## [Problem requirements]
Repeat only the lines from the line containing "front_lower_panel();" through the line containing "for node in", both included, exactly as they stand.

## [Records supplied]

**********

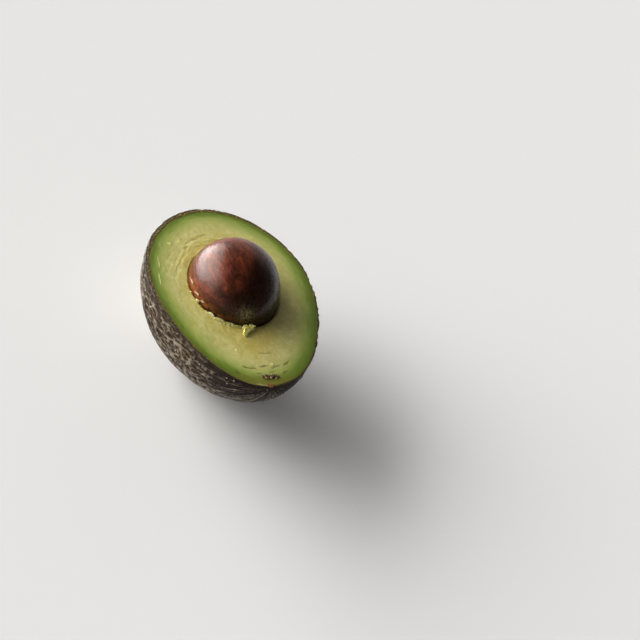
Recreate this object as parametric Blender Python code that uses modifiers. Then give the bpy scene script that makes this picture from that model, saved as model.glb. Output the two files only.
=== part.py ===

**********

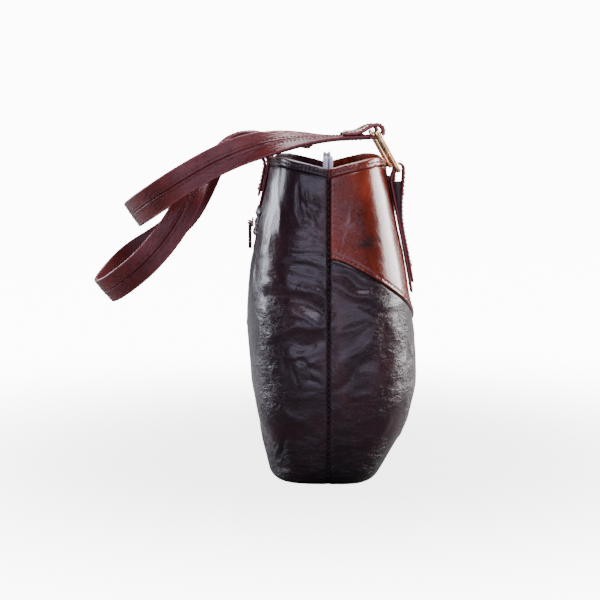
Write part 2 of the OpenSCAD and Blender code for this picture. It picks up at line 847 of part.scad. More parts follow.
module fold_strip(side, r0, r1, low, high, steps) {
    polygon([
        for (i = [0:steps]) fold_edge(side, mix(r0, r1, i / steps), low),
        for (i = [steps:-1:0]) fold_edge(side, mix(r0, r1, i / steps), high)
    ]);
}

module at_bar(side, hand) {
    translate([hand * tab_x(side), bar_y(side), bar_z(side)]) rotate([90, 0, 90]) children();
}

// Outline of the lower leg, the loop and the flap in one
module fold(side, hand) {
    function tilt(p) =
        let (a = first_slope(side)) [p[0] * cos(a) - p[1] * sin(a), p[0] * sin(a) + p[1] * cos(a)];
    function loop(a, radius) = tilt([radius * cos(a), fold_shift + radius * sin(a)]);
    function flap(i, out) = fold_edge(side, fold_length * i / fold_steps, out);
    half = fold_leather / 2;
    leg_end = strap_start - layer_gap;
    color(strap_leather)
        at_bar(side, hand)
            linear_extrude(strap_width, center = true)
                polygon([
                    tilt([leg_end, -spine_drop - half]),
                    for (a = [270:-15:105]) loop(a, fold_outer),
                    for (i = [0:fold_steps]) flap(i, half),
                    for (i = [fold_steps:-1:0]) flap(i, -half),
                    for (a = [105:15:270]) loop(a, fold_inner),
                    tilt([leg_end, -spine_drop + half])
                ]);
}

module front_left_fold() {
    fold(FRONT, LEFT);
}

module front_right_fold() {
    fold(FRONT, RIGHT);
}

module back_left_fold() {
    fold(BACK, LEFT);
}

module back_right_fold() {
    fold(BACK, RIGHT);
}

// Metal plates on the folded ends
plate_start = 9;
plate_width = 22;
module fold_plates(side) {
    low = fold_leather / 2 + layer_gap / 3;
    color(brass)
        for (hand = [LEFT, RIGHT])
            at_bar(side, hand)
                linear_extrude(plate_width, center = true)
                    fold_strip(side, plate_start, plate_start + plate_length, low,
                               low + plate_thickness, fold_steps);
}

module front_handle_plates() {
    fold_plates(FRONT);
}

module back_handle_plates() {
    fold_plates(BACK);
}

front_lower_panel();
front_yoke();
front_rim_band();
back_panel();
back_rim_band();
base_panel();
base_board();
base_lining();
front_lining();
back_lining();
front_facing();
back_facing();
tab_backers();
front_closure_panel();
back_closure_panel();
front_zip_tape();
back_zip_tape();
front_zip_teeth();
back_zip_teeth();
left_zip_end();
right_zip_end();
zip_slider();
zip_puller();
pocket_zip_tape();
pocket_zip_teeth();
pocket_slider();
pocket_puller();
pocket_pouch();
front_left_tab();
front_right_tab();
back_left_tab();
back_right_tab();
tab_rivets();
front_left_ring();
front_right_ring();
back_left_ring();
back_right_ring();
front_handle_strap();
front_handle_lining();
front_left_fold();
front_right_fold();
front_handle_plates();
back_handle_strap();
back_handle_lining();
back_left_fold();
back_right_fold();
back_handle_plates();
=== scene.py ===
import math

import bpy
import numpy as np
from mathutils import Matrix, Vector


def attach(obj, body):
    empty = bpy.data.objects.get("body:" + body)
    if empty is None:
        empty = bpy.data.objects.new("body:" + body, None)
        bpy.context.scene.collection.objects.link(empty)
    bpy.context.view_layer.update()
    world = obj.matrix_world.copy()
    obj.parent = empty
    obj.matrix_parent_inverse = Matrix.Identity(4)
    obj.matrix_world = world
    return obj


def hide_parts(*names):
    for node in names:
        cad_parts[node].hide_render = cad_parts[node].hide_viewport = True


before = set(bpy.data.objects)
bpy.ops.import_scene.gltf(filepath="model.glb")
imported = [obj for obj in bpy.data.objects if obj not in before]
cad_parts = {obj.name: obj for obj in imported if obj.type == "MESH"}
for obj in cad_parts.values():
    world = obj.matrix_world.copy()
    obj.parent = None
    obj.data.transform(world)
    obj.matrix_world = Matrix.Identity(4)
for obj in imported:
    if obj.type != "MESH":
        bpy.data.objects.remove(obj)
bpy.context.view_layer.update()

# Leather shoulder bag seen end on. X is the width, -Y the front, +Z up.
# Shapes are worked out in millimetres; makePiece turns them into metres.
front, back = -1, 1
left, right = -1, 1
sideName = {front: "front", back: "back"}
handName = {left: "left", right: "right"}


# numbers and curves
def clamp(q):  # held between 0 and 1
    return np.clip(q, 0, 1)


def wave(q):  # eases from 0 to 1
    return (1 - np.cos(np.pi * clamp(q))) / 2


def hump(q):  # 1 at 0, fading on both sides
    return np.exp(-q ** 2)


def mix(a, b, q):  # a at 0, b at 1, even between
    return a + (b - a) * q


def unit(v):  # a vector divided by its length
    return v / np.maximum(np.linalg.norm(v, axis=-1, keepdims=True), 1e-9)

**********

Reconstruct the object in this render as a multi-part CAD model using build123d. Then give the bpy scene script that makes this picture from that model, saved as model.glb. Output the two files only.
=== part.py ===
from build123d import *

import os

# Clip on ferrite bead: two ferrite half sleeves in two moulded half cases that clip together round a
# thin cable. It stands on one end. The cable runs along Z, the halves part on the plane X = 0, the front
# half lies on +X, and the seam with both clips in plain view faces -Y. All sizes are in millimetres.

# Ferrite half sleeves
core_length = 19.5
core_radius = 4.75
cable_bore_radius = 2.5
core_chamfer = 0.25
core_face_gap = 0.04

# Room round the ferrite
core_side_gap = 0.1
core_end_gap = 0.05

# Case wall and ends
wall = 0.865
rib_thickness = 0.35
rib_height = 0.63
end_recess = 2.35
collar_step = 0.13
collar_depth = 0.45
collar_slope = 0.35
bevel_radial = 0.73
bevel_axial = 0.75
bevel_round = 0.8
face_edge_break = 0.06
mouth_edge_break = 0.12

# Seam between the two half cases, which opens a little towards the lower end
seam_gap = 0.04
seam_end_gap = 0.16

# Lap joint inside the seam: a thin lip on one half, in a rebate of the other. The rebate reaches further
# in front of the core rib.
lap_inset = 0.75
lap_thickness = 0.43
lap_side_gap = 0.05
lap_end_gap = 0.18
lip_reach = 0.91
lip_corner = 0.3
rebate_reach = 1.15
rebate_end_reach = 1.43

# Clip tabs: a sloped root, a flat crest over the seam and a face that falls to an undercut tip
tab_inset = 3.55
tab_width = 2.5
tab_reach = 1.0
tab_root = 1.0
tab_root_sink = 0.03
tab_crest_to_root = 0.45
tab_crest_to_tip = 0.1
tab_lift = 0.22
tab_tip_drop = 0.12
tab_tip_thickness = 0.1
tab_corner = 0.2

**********

## [Reply to the task]
front_lower_panel();
front_yoke();
front_rim_band();
back_panel();
back_rim_band();
base_panel();
base_board();
base_lining();
front_lining();
back_lining();
front_facing();
back_facing();
tab_backers();
front_closure_panel();
back_closure_panel();
front_zip_tape();
back_zip_tape();
front_zip_teeth();
back_zip_teeth();
left_zip_end();
right_zip_end();
zip_slider();
zip_puller();
pocket_zip_tape();
pocket_zip_teeth();
pocket_slider();
pocket_puller();
pocket_pouch();
front_left_tab();
front_right_tab();
back_left_tab();
back_right_tab();
tab_rivets();
front_left_ring();
front_right_ring();
back_left_ring();
back_right_ring();
front_handle_strap();
front_handle_lining();
front_left_fold();
front_right_fold();
front_handle_plates();
back_handle_strap();
back_handle_lining();
back_left_fold();
back_right_fold();
back_handle_plates();
=== scene.py ===
import math

import bpy
import numpy as np
from mathutils import Matrix, Vector


def attach(obj, body):
    empty = bpy.data.objects.get("body:" + body)
    if empty is None:
        empty = bpy.data.objects.new("body:" + body, None)
        bpy.context.scene.collection.objects.link(empty)
    bpy.context.view_layer.update()
    world = obj.matrix_world.copy()
    obj.parent = empty
    obj.matrix_parent_inverse = Matrix.Identity(4)
    obj.matrix_world = world
    return obj


def hide_parts(*names):
    for node in names:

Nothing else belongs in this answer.